Natural language processing (NLP), a form of artificial intelligence
Context about the city and common naming practices
A decent, machine-readable, suitably licensed dictionary for that particular language pair
Possibly even dedicated logic for each character, multiplied by the number of transliteration schemes

Then there are suggestions that IPA transcriptions could be tagged as an intermediate step. But IPA comes with its own headaches, like whether to transcribe broadly or narrowly. Consider the number of valid English pronunciations of “north”, then consider that the same Chinese script is used by a host of mutually-unintelligible language varieties.

It wouldn’t be possible to derive the Sino-Vietnamese name from an IPA or Pinyin transcription, anyways, because they have different many-to-many mappings between characters and words. Shàng (Pinyin) doesn’t just correspond to 上; it also corresponds to the following characters, as would an IPA transcription based on Mandarin: 上姠尙尚蠰銄鑜. On the other hand, thượng (Sino-Vietnamese) corresponds to a very different set of Chinese characters: 㐀㠪丄仩上鞜妴尙尚鞝躺𠄞. Spoken Mandarin and Vietnamese have evolved so much over the centuries that, if a system like Sino-Vietnamese were invented today based on modern Mandarin pronunciation instead of Middle Chinese, it would employ a completely different set of words for each character.
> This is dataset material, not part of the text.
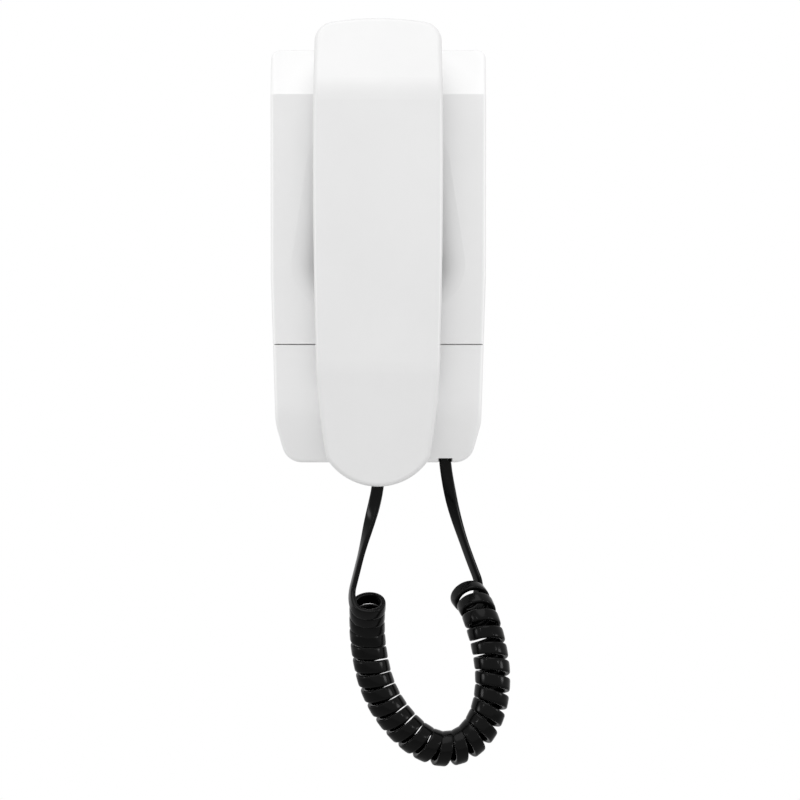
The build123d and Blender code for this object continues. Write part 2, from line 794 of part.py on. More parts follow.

There is a consensus at least that automatic transliteration does not belong in OSM, because it cannot be verified for accuracy. But excluding handcrafted transliterations from OSM forces data consumers to foist those same automatic, unverified algorithms upon their users. The result is the worst of both worlds: poor support due to the effort required and poor quality due to a lack of context.

Discussion

Comment from Stalfur on 6 June 2015 at 00:15

Very good analysis. This is a very strange movement to purge non-regional names, instead of maintaining accurate knowledge we suddenly need to depend on super-smart AI that doesn’t exist yet, all to save a few kilobytes in a database of terabyte.

Comment from seav on 6 June 2015 at 08:10

I think the original point of the mailing discussion is, why not put your Vietnamese translations into Wikidata instead of in OSM?

Comment from imagico on 6 June 2015 at 08:23

These are very useful insights into far east Language relations and particularities. You do not however address the problem of verifiability of handcrafted transliterations. This is rarely an issue with two neightboring countries with a long history of cultural relations like China and Vietnam but the main question is how to handle this in other cases. How do you decide if and how to tag name:vi for European/African/American places?

Comment from Stalfur on 7 June 2015 at 16:19

@seav And do what once it is in Wikidata? There is no ready made solution that makes it better for anyone to put it there.

Comment from seav on 7 June 2015 at 19:49

@Stalfur, I also think that the original point also includes developing tools to use Wikidata with OSM data. There is no suggestion that we wholesale remove some name tags in OSM without having a concurrent usable tool in obtaining the data in those removed name tags.

Comment from Vincent de Phily on 8 June 2015 at 10:01

Thanks for the nice writeup. There are still people on the mailing list arguing that this is “nonsense” but I hope that they’ll open up, or at least agree to disagree and carry on mapping.

@imagico for this kind of data, verification is done by native speakers. The more eyes we have on OSM data the better (and providing the initial name:CC coverage should help). If two contributors disagree on Abergavenny’s name:vi then we’ll look more closely at more verifyable sources. In the meantime there’s no point in depriving ourselves from usefull data.

In Ireland we recently got a lot of farmers mapping their fields’ names (http://osm.org/go/esz5oiyo– for example). It’s even less verifyable because these names are only used by a few individuals from one familly, yet there’s nobody in the community arguing for deletion. I think the difference is that the contributors are locals and therefore the other mappers don’t feel “threathened by invasion” like they did with name:ru=Абергавенни. And it’s a shame that such a feeling arises in a global mapping project.

Comment from woodpeck on 13 June 2015 at 12:55

“I simply learned long ago that Shanghai is called Thượng Hải in the course of learning Vietnamese, and most Vietnamese learn that just by living in Vietnam for a time.”

I think these kinds of multi-lingual names are the ones we’re looking for and that are ok to have. (Whether in OSM or Wikidata, is another question.) There will, however, be no such name for Abergavenny, because Wales and Vietnam lack the millenia of common history. And that’s why Abergavenny should not have a name:vi tag even if you could conceivably come up with one by applying some rules and looking up characters in books.

I agree that we must be careful not to throw the baby out with the bathwater, but in order to record something as a name in a different language, it must actually be “alive”, used, known to people. I don’t see room for theoretical constructs from the desk of a translator, and I strongly disagree with Vincent de Phily when he suggests that whoever is the first to invent a name can have that stand until someone else notices. Adding a name:vi tag to Abergavenny would require proper sources demonstrating that this name is being used.

Assuming that local people know their area best is not a shame, it is a bedrock of OSM. That doesn’t make the project any less global.